Before the November 1988 elections, various Baloch leaders who’d been together in NAP could not unite themselves under a single political entity and as a result, a number of Baloch parties contested the elections.

The newest and youngest of them was the Balochistan National Party (BNP) that came into being with the help of various ex-BSO members. BNP was directly supported by the BSO during the 1988 elections.

BNP managed to win the most seats (compared to other Baloch nationalist parties) in the elections.

After the end of the Cold War and the collapse of the Soviet Union, and the brand of communism and Marxist-Leninist movements that it was patronising, the Baloch nationalist movement went through further fragmentation (across the 1990s and 2000s).

BNP broke into various factions, a number of new Baloch nationalist parties emerged, and BSO too began to fracture into an assortment of splinter groups.

By the time the fourth Balochistan insurgency flared up in 2005 (during the Pervez Musharraf dictatorship), BSO was splintered into four major factions: BSO (Awami), BSO (Azad), BSO (Mengal) and BSO (Pajjar).

As the fourth insurgency (2005-present) intensified, BSO (Azad) stood out to be the most radical and militant of the BSO factions and was directly involved in the formation of new Baloch insurgency/separatist outfits such as the Balochistan Liberation Army (BLA) and Baloch Republican Army (BLA).

BSO (Azad) is not affiliated with any mainstream Baloch nationalist party and advocates an open armed struggle against the state of Pakistan for an independent Balochistan.

BSO (Awami) has roots in a split that BSO faced in the early 1970s and at the moment it is struggling for support among Baloch students.

BSO (Mengal), though as radical in its orientation as BSO (Azad), has been more active in mainstream student and youth politics in Balochistan. It has also evolved into becoming the student-wing of BNP’s largest and most mainstream factions, the BNP (Mengal).

Among the splinter groups, BSO (Pajjar) has the largest following among Baloch students. It is also the most mainstream faction of the BSO and perhaps also the largest. It concentrates on the ideological and educational aspects of the Baloch nationalist movement, working to get as many Baloch people educated as possible. It also holds regular ‘study circles’ in which it imparts the ‘Baloch nationalist ideology and history’ to Baloch students.

All BSO factions define themselves as being socialist and strictly secular in orientation. One must also keep in mind that BSO (Paggar), BSO (Mengal) and sometimes even BSO (Azad) have been known to collaborate on a number of issues being faced by the Baloch during the ongoing insurgency.

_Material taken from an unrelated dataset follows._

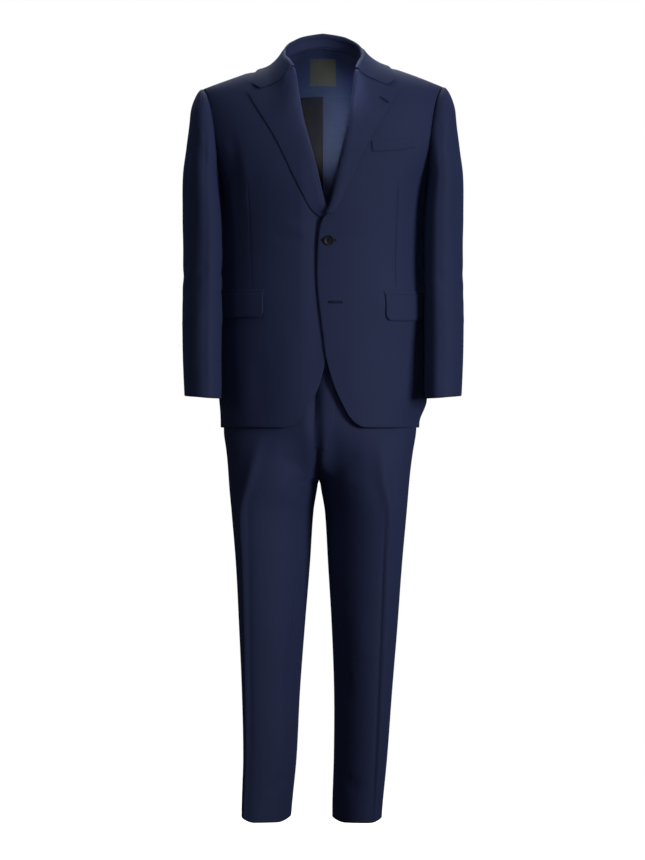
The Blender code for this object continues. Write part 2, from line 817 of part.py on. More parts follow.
def collar_and_lapels():
    across = [0.0, 0.04, 0.08, 0.13, 0.20, 0.28, 0.38, 0.54, 0.77, 1.0]
    pair("lapel", lapel("left"), lapel("right"), across, shares(12), "suiting", LAPEL_CLOTH)
    rows = [0.0, 0.08, 0.16, 0.24, 0.34, 0.50, 0.67, 0.84, 1.0]
    fall = downward(across_neck(collar_fall))
    wall("collar_fall", fall, shares(28), [1 - v for v in reversed(rows)], "suiting", COLLAR_CLOTH)
    wall("collar_stand", across_neck(collar_stand), shares(20), shares(2), "suiting", COLLAR_CLOTH)


# ---------------------------------------------------------------- inside the back

def inside_back(lift, half, top, foot):
    """A piece behind the back panels, between two heights; its face is towards the neck."""
    def point(u, v):
        out = mix(-half, half, u)
        line = between(SHOULDER, abs(out), "height")
        low = down_at(line - foot)
        high = down_at(line - top) if top else neckline(min(abs(out), NECK_POINT)) + FACING_START
        spot = (out, mix(low, high, v))
        normal = normal_at(shoulder, *spot)
        return shoulder(*spot) + (normal if normal.y > 0 else -normal) * lift
    return point


def lining(u, v):
    angle = mix(180.0, LINING_ANGLE, u)
    top, foot = down_to(angle, FACING_FOOT), down_to(angle, LINING_FOOT)
    return torso(angle, mix(foot, top, v))


def insides():
    facing = flipped(inside_back(FACING_LIFT, FACING_HALF, None, FACING_FOOT))
    wall("neck_facing", facing, shares(12), shares(6), "suiting", FINE_CLOTH)
    label = flipped(inside_back(LABEL_LIFT, LABEL_WIDTH / 2, LABEL_TOP, LABEL_FOOT))
    wall("label", label, shares(8), shares(8), "label", LABEL_CLOTH)
    half = lifted(flipped(lining), FACING_LIFT)
    pair("lining_back", half, half, shares(6), shares(10), "lining", FINE_CLOTH)


# ---------------------------------------------------------------- pockets

def flap(u, v):
    """Pocket flap, with its lower corners rounded; its lower edge stands off a little."""
    first = place(FLAP_START, FLAP_TOP)[0]
    angle = mix(first, first + FLAP_ANGLE, u)
    near = min(u, 1 - u) * FLAP_WIDTH
    corner = max(1 - near / FLAP_CORNER, 0.0)
    foot = FLAP_TOP - FLAP_HEIGHT + FLAP_CORNER * (1 - math.sqrt(max(1 - corner**2, 0.0)))
    return torso(angle, down_to(angle, mix(foot, FLAP_TOP, v)))


def jet(u, v):
    first = place(FLAP_START, FLAP_TOP)[0]
    angle = mix(first - JET_OVER, first + FLAP_ANGLE + JET_OVER, u)
    return torso(angle, down_to(angle, FLAP_TOP + SEAM_GAP + JET_HEIGHT * v))


def welt(u, v):
    out, height = WELT_START
    place_out = mix(out, WELT_END, u) - WELT_LEAN * v
    return front_face("left")(place_out, height + WELT_SLANT * u + WELT_HEIGHT * v)


def pockets():
    across = [0.0, 0.02, 0.05, 0.09, 0.3, 0.5, 0.7, 0.91, 0.95, 0.98, 1.0]
    flap_out = lifted(flap, lambda u, v: APPLIED_LIFT + FLAP_STAND * (1 - v))
    pair("pocket_flap", flap_out, flap_out, across, shares(2), "suiting", LAPEL_CLOTH)
    jet_out = lifted(jet, JET_LIFT)
    pair("pocket_jet", jet_out, jet_out, shares(11), shares(2), "suiting", LAPEL_CLOTH)
    wall("breast_welt", lifted(welt, APPLIED_LIFT), shares(12), shares(3), "suiting", LAPEL_CLOTH)


# ---------------------------------------------------------------- buttons

def button(name, centre, normal, radius, height, segments):
    """A dished round button with a raised rim, its back on the given point."""
    profile = (
        (0.90 * radius, 0.0), (radius, 0.30 * height), (radius, 0.72 * height),
        (0.92 * radius, height), (0.78 * radius, height), (0.66 * radius, 0.74 * height),
    )
    mesh = bmesh.new()
    side = normal.cross(Vector((0, 0, 1))).normalized()
    other = normal.cross(side).normalized()
    rings = []
    for across, up in profile:
        ring = []
        for i in range(segments):
            turn = 2 * math.pi * i / segments
            flat = side * math.cos(turn) + other * math.sin(turn)
            ring.append(mesh.verts.new(centre + flat * across + normal * up))
        rings.append(ring)
    for low, high in zip(rings, rings[1:]):
        for i in range(segments):
            j = (i + 1) % segments
            mesh.faces.new((low[i], low[j], high[j], high[i]))
    mesh.faces.new(reversed(rings[0]))
    mesh.faces.new(rings[-1])
    return add(name, mesh, "horn")


def buttons():
    left, right = front_face("left"), front_face("right")
    normal = normal_at(left, *TOP_BUTTON)
    centre = left(*TOP_BUTTON) + normal * BUTTON_STAND
    button("front_button", centre, normal, BUTTON_RADIUS, BUTTON_HEIGHT, BUTTON_SIDES)
    spot = (-LOWER_BUTTON[0], LOWER_BUTTON[1])
    normal = normal_at(right, *spot)
    centre = right(*spot) + normal * SEAM_GAP
    centre.x, normal.x = -centre.x, -normal.x
    button("lower_button", centre, normal, BUTTON_RADIUS, BUTTON_HEIGHT, BUTTON_SIDES)
    for i in range(CUFF_BUTTON_COUNT):
        height = CUFF + CUFF_BUTTON_FIRST + CUFF_BUTTON_PITCH * i
        normal = normal_at(sleeve_point, CUFF_BUTTON_ANGLE, height)
        centre = sleeve_point(CUFF_BUTTON_ANGLE, height)
        if normal.y < 0:
            normal = -normal
        centre = centre + normal * CUFF_BUTTON_STAND
        for side, way in (("left", 1), ("right", -1)):
            at = Vector((centre.x * way, centre.y, centre.z))
            out = Vector((normal.x * way, normal.y, normal.z))
            name = f"cuff_button_{side}_{i + 1}"
            button(name, at, out, CUFF_BUTTON_RADIUS, CUFF_BUTTON_HEIGHT, CUFF_BUTTON_SIDES)


# ---------------------------------------------------------------- trousers

def midline(side, height):
    middle = between(HIP, height, "middle")
    return middle if side == "left" else -middle


def hip_point(side, angle, height):
    section = {column: between(HIP, height, column) for column in Hip._fields[2:]}
    turn = math.radians(angle)
    across, along = abs(math.sin(turn)), abs(math.cos(turn))
    front = math.cos(turn) > 0
    depth = section["front"] + HIP_MIDDLE if front else section["back"] - HIP_MIDDLE
    total = (across / section["half_width"]) ** section["square"]
    total += (along / depth) ** section["square"]
    radius = total ** (-1 / section["square"])
    out = midline(side, height) + radius * math.sin(turn)
    return Vector((out, HIP_MIDDLE - radius * math.cos(turn), height))


def leg_turn(side, height):
    return math.radians(between(LEG, height, f"{side}_turn"))


def leg_width(side, height):
    """Half width across the crease that gives the leg its half width in front view."""
    depth = between(LEG, height, "half_depth")
    half = between(LEG, height, "half_width")
    turn = leg_turn(side, height)
    return math.sqrt(half**2 - (depth * math.sin(turn)) ** 2) / math.cos(turn)


def leg_point(side, around, height):
    """Point of a leg; around is 0 on the inside, 90 on the front crease, 270 on the back one."""
    turn = leg_turn(side, height)
    across = leg_width(side, height) * math.cos(math.radians(around))
    along = between(LEG, height, "half_depth") * math.sin(math.radians(around))
    nearest = min(abs(around - 90), abs(around - 270))
    along *= 1 + CREASE_SIZE * math.exp(-((nearest / CREASE_SPREAD) ** 2))
    return Vector((
        between(LEG, height, side) - across * math.cos(turn) + along * math.sin(turn),
        between(LEG, height, "depth") - across * math.sin(turn) - along * math.cos(turn),
        height,
    ))


def trouser_height(v):
    if v < CROTCH_ROW:
        return mix(TROUSER_HEM, CROTCH, v / CROTCH_ROW)
    return mix(CROTCH, WAIST, (v - CROTCH_ROW) / (1 - CROTCH_ROW))


def trouser_at(side, front, u, height):
    """Trouser panel: u is 0 at the centre or inside seam, 0.5 on the crease, 1 at the side."""
    settled = ease((CROTCH - height) / INSEAM_SETTLE)
    slant = leg_width(side, height) / between(LEG, height, "half_depth")
    seam = math.degrees(math.atan(math.tan(leg_turn(side, height)) / slant)) * (1 - settled)
    inside, outside = -seam, 180 - seam
    crease, middle = 90.0, 0.0
    hip_crease = HIP_CREASE_ANGLE
    if not front:
        inside, crease, middle = 360 + inside, 270.0, 180.0
        hip_crease = 180.0 - HIP_CREASE_ANGLE
    if u < 0.5:
        around, angle = mix(inside, crease, 2 * u), mix(middle, hip_crease, 2 * u)
    else:
        around, angle = mix(crease, outside, 2 * u - 1), mix(hip_crease, 90.0, 2 * u - 1)
    leg = leg_point(side, around, height)
    if height <= CROTCH:
        return leg
    run = min(max((SEAT_START - height) / (SEAT_START - CROTCH), 0.0), 1.0)
    share = mix(1 - math.sqrt(1 - run**2), ease(run), ease(u / CROTCH_REACH))
    spot = hip_point(side, angle, height).lerp(leg, share)
    spot.x = max(spot.x, midline(side, height))
    return spot


def trouser_panel(side, front):
    def point(u, v):
        return trouser_at(side, front, u, trouser_height(v))
    return point if front else flipped(point)


def trouser_wall(name, side, front):
    def hold(spot):
        least = midline(side, spot.z) + SEAM_GAP / 2
        return Vector((max(spot.x, least), spot.y, spot.z))
    across = [0.0, 0.14, 0.30, 0.42, 0.5, 0.58, 0.72, 0.86, 1.0]
    rise = [CROTCH_ROW + (1 - CROTCH_ROW) * (i / 7) ** 1.6 for i in range(8)]
    up = [CROTCH_ROW * i / 12 for i in range(12)] + rise
    if not front:
        across = [1 - u for u in reversed(across)]
    item = wall(f"{name}_{side}", trouser_panel(side, front), across, up, "suiting", CLOTH, hold)
    if side == "right":
        for vertex in item.data.vertices:
            vertex.co.x = -vertex.co.x
        item.data.flip_normals()


def waistband(side):
    def point(u, v):
        return hip_point(side, 180 * u, WAIST + WAISTBAND_HEIGHT * v)
    return point


def fly(u, v):
    height = mix(FLY_FOOT, WAIST - FLY_TOP_GAP, v)
    middle = midline("left", height)
    away = mix(-FLY_OVER, FLY_IN * mix(FLY_FOOT_SHARE, 1.0, ease(v / FLY_CURVE)), u)
    side = "left" if away >= 0 else "right"
    low, high = 0.0, 0.5
    for _ in range(HALVINGS):
        half = (low + high) / 2
        spot = trouser_at(side, True, half, height)
        if spot.x - midline(side, height) < abs(away):
            low = half
        else:
            high = half
    return Vector((middle + away, spot.y, height))


def trousers():
    for side in ("left", "right"):
        trouser_wall("trouser_front", side, True)
        trouser_wall("trouser_back", side, False)
    pair("waistband", waistband("left"), waistband("right"), shares(14), shares(1), "suiting")
    wall("fly", lifted(fly, FLY_LIFT), shares(4), shares(8), "suiting", FINE_CLOTH)


def main():
    clear_scene()
    jacket_body()
    sleeves()
    collar_and_lapels()
    insides()
    pockets()
    buttons()
    trousers()


main()
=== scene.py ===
"""Two-piece suit: a notch-lapel jacket, buttoned, over straight trousers.

Each sheet of cloth lies on one of the suit's own forms: the jacket's torso, a sleeve or the
trousers. Metres, +Z up, the front faces -Y, the wearer's left is +X, the origin is the nape.
"""

import math
from collections import namedtuple

import bmesh
import bpy
import numpy as np
from mathutils import Matrix, Vector


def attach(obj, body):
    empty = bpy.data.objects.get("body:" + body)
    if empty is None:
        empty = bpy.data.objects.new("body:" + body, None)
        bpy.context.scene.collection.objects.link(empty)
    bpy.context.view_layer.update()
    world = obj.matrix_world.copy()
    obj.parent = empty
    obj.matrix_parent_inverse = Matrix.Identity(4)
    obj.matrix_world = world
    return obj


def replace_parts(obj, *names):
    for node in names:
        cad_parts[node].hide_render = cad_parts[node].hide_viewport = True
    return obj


bl_info = {
    "name": "Two-piece suit",
    "version": (1, 0, 0),
    "blender": (4, 5, 0),
    "location": "View3D > Sidebar > Suit",
    "description": "Builds a buttoned suit jacket and its trousers on their packed frame",
    "category": "Add Mesh",
}

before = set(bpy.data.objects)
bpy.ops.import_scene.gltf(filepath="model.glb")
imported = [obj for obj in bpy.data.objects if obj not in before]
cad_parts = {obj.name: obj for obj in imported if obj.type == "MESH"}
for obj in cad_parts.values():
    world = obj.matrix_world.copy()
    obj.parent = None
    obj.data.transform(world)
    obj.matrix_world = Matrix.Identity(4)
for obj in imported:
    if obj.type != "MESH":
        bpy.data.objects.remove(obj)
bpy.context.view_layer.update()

# Cloth and seams
CLOTH = 0.0018
FINE_CLOTH = 0.0012
SEAM_GAP = 0.0003
STEP = 1e-4
EDGE_PROBE = 0.01

# Jacket form: half width, front depth and back depth of the torso at each height
Torso = namedtuple("Torso", "height half_width front back middle square")
TORSO = (
    Torso(-0.770, 0.2050, 0.120, 0.140, 0.026, 2.10),
    Torso(-0.690, 0.2050, 0.119, 0.138, 0.026, 2.10),
    Torso(-0.600, 0.2030, 0.117, 0.131, 0.026, 2.12),
    Torso(-0.500, 0.2000, 0.116, 0.119, 0.025, 2.15),
    Torso(-0.420, 0.1985, 0.117, 0.111, 0.024, 2.15),
    Torso(-0.350, 0.1990, 0.123, 0.117, 0.022, 2.20),
    Torso(-0.300, 0.2010, 0.129, 0.126, 0.018, 2.24),
    Torso(-0.265, 0.2050, 0.132, 0.132, 0.012, 2.30),
    Torso(-0.230, 0.2160, 0.132, 0.137, 0.006, 2.36),
    Torso(-0.190, 0.2300, 0.130, 0.140, 0.000, 2.40),
    Torso(-0.140, 0.2380, 0.125, 0.139, 0.000, 2.40),
    Torso(-0.080, 0.2410, 0.118, 0.134, 0.000, 2.40),
    Torso(0.040, 0.2410, 0.110, 0.128, 0.000, 2.40),
)
Shoulder = namedtuple("Shoulder", "out height depth")
SHOULDER = (
    Shoulder(-0.040, 0.026, 0.022),
    Shoulder(0.000, 0.034, 0.022),
    Shoulder(0.040, 0.021, 0.021),
    Shoulder(0.080, -0.009, 0.020),
    Shoulder(0.110, -0.026, 0.017),
    Shoulder(0.160, -0.045, 0.012),
    Shoulder(0.241, -0.077, 0.005),
    Shoulder(0.300, -0.100, 0.004),
)
SHOULDER_ROUND = 0.130
FORM_ROUNDS = 5
NECK_POINT, NECK_HEIGHT = SHOULDER[3].out, SHOULDER[3].height
NAPE = 0.004
NECK_SHARE = 1 / 3
HEM = -0.753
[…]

Their collaboration is the strongest against the recent arrival of extremist Islamist groups such as the Taliban and the al Qaeda in certain areas of the province and especially against the right-wing Baloch Islamist outfit, the Jandullah.

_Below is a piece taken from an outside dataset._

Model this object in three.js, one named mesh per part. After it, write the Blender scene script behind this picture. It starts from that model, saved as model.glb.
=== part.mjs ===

BSO accuses the Pakistan military-establishment of backing Islamic extremists in Balochistan to neutralise the Baloch nationalist movement.

The rapid factionalisation witnessed in nationalist Baloch political parties and student groups from the mid-1980s onwards is also due to the relative increase in number of the Baloch middle-classes.

The splits in this respect first began to take shape when in the early 1980s sections of the BSO wanted to wrest the control of the Baloch nationalist movement away from Balochistan’s tribal chiefs.

By the late 1980s there was a clear split between Baloch nationalist parties led by middle-class leadership and those being led by the more traditional tribal elements.

However, both these tendencies share similar goals and ideology, even though most BSO factions have now galvanised towards the movement’s middle-class expressions.

Bibliography: Muhammad, Jan: Essays on Baloch National Struggle in Pakistan (Gosha-e-Adab, 2007); Akber, Malik Siraj: The Redefined Dimensions of the Baloch Nationalist Movement (Xlibris, 2011); Kundi, Akber: Balochistan-A Socio-Culture & Political Analysis (University of Michigan, 1993); Marginality & Modernity- Ethnicity & Change in Post-Colonial Balochistan (Oxford, 1996).

Baloch Students Organisation (Awami)

A faction of the Baloch Students Organisation (BSO) that broke away in 1972. Though it attracted widespread support from Baloch students in the 1980s, currently it has a small presence in Balochistan’s educational institutions.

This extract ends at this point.